Accelerate gradually. Once you’re warmed up, increase your pace gradually. Accelerate until you’re walking as fast as you would if you were on your way to an appointment. For a more vigorous workout, gradually increase your speed until you’re walking as fast as you would if you were 5 minutes late for that appointment. To push harder yet, imagine you’re 10 minutes late.

Cool it. Spend the last 5 to 10 minutes (or final few blocks) of your walk in stroll mode again, for a generous cool down. If you stop suddenly, all the extra blood that’s being pumped into your leg muscles can pool there, leaving you feeling dizzy and overheated. Always bring your heart rate down Campers!

Stretch it out. Follow your cooldown with basic stretches so your muscles don’t get stiff and tight, adds Bach. Be sure to stretch your hips, your hamstrings, your calves, and your shins.

Mistake 5: Your Route’s a Bore.

You’d think it’d be a no-brainer to keep walks fun and challenging, but many of us let ourselves fall into ruts. We know one route that is 5 miles so we stick to it.  Are you really that surprised that you get bored?

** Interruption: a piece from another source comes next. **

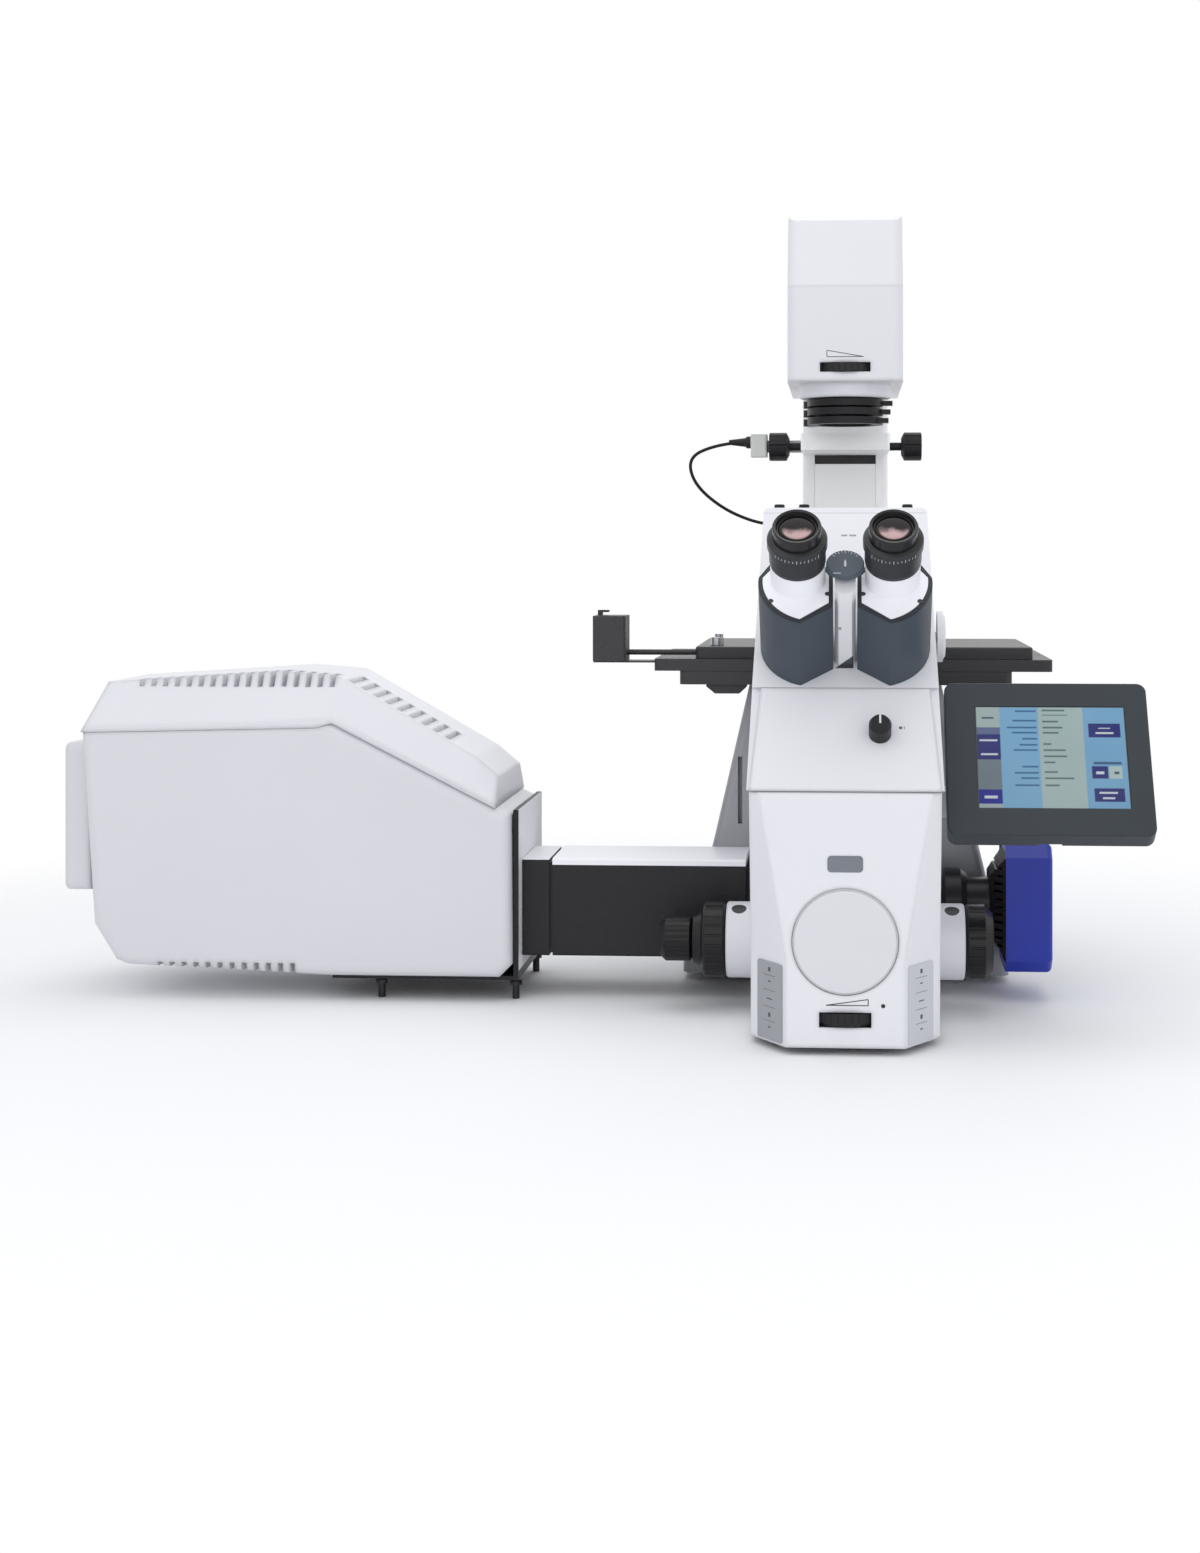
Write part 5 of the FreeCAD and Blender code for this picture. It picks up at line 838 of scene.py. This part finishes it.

What to do: Change the scenery. If you’ve been walking the same loop around the local high school, drive down to the lakefront and start there instead. Try a walking tour of Milwaukee. On the weekends, head out to the Kettle Moraine. There are amazing trails right here in Wisconsin! Walking up and down moderately steep hills (a slope of about 4 to 8 percent will do) affords a substantially more strenuous workout than walking on flat terrain. And there’s nothing like challenge for giving monotony a run for its money.

Try intervals. For 30 seconds, walk as fast as you can. Then, over the next 90 seconds, slow down to your usual pace. Repeat this pattern a few times, and you’ve successfully walked intervals. Again, the more you challenge yourself, the more interested you’ll stay.

Walk longer. An occasional extended walk (more than 4 miles) adds interest and challenge to a boring routine. And limit long walks to once a week: Too much too often will leave you weary as well as injury-prone.